C. Now listen to the second part of the programme. Make notes to answer the questions.

 How did Dr McGaugh test Jill’s memory?

 What does she remember happening on 16th August 1977 and 14th October 1977?

 How was Dr McGaugh able to confirm that Jill’s memories were accurate?

 According to Dr McGaugh’s research, what are the most memorable experiences?

 What kinds of things is Jill good at remembering?

 What kinds of things can’t she remember?

 How many people are there with HSAM?

 What does Jill say are the two big problems with her condition?

 What’s the title of her autobiography?

10   Why hasn’t her brother read it?

Answers

C

1   He asked her questions from a history book.

2   Elvis Presley and Bing Crosby died.

3   He checked with her diary and with her mother.

4   Strong emotional experiences

5   Things that she finds important

6   Facts and figures, numbers

7   Around 60

8   There’s so much information in her head all the time; it’s difficult to forget bad things.

9   The Woman Who Can’t Forget

10   Because there might be things in it that he doesn’t want to know.

Audioscripts

P = presenter, D = Dr McGaugh, J = Jill

Part 2

P   So what do we know about how Jill’s superior memory works? Doctor James McGaugh, who is an expert in memory research, met her for the first time in June two thousand. He first tested her memory using a big history book. Jill answered the questions quickly and confidently.

D   What happened on the sixteenth of August, nineteen seventy-seven?

J   Elvis Presley died in his Graceland bathroom. It was a Tuesday.

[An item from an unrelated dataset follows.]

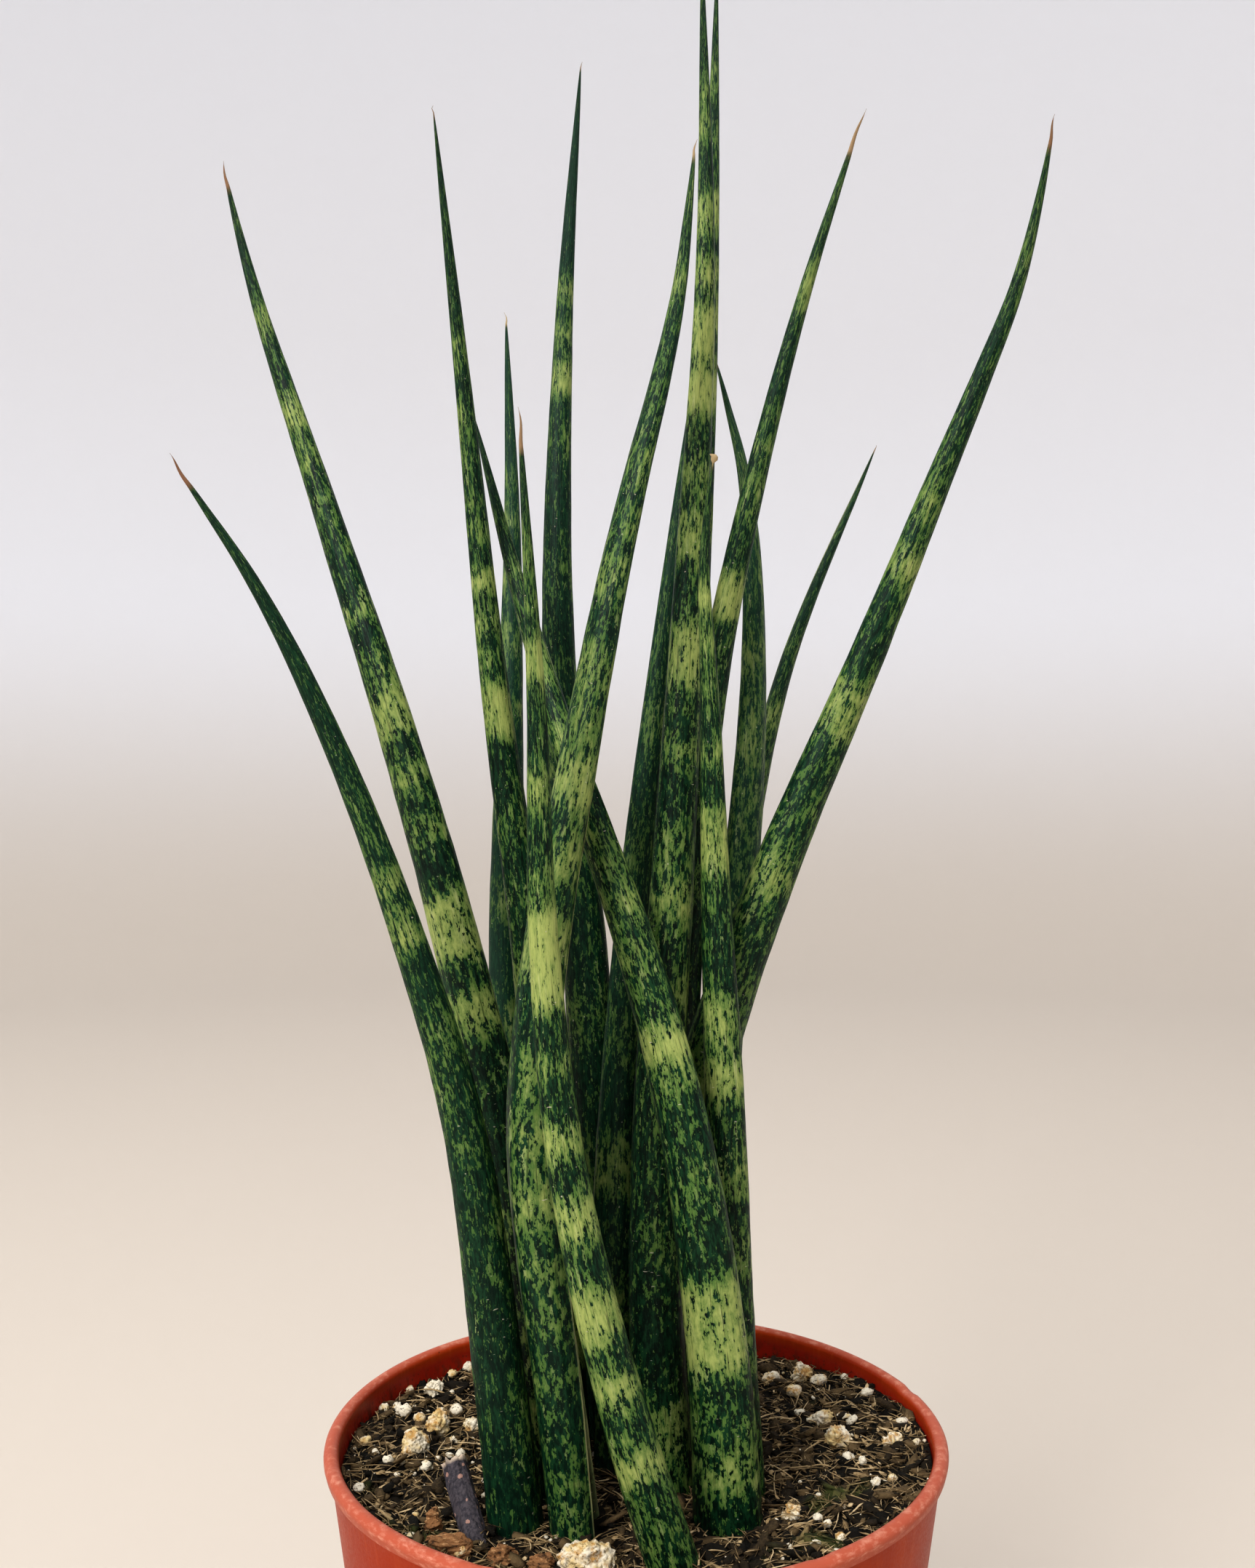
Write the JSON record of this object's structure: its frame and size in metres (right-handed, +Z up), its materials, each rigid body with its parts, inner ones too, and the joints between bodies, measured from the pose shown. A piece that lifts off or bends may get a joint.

D   When did Bing Crosby die?

J   Friday, the fourteenth of October, nineteen seventy-seven, on a golf course in Spain. I heard it on the radio while my mom was driving me to soccer practice.

P   It’s often difficult for scientists to confirm whether autobiographical memories are accurate, but Doctor McGaugh was able to check with Jill’s detailed diary. He also checked Jill’s memories with her mother.

Doctor McGaugh’s research was focused on showing that strong emotional experiences are the most memorable ones, and Jill had the most vivid memories that McGaugh had ever encountered. However, her memory only stores the things that she finds important. When it comes to remembering things that don’t relate to her personally or to her interests, Jill is no better than the average person.

J   At school, I couldn’t remember facts and figures, and I can’t memorize a sequence of random numbers.

P   McGaugh and other experts have now discovered around sixty people with HSAM. These people often say that there was a specific point in their lives that triggered their ability to remember in such detail. For Jill, it was her family’s stressful move to Los Angeles. Most people would think that having HSAM is an advantage, but Jill says there are two big problems.

J   The first is that there’s so much information running through my head all the time, and the second is that I find it difficult to forget unpleasant things. For example, I can remember bad moments from my childhood as if they’d just happened, and they make me feel unhappy all over again.

P   No one else in Jill’s family has a memory like hers. She’s published an autobiography, The Woman Who Can’t Forget, but her brother hasn’t read it. He says that there might be things in it that he doesn’t want to know.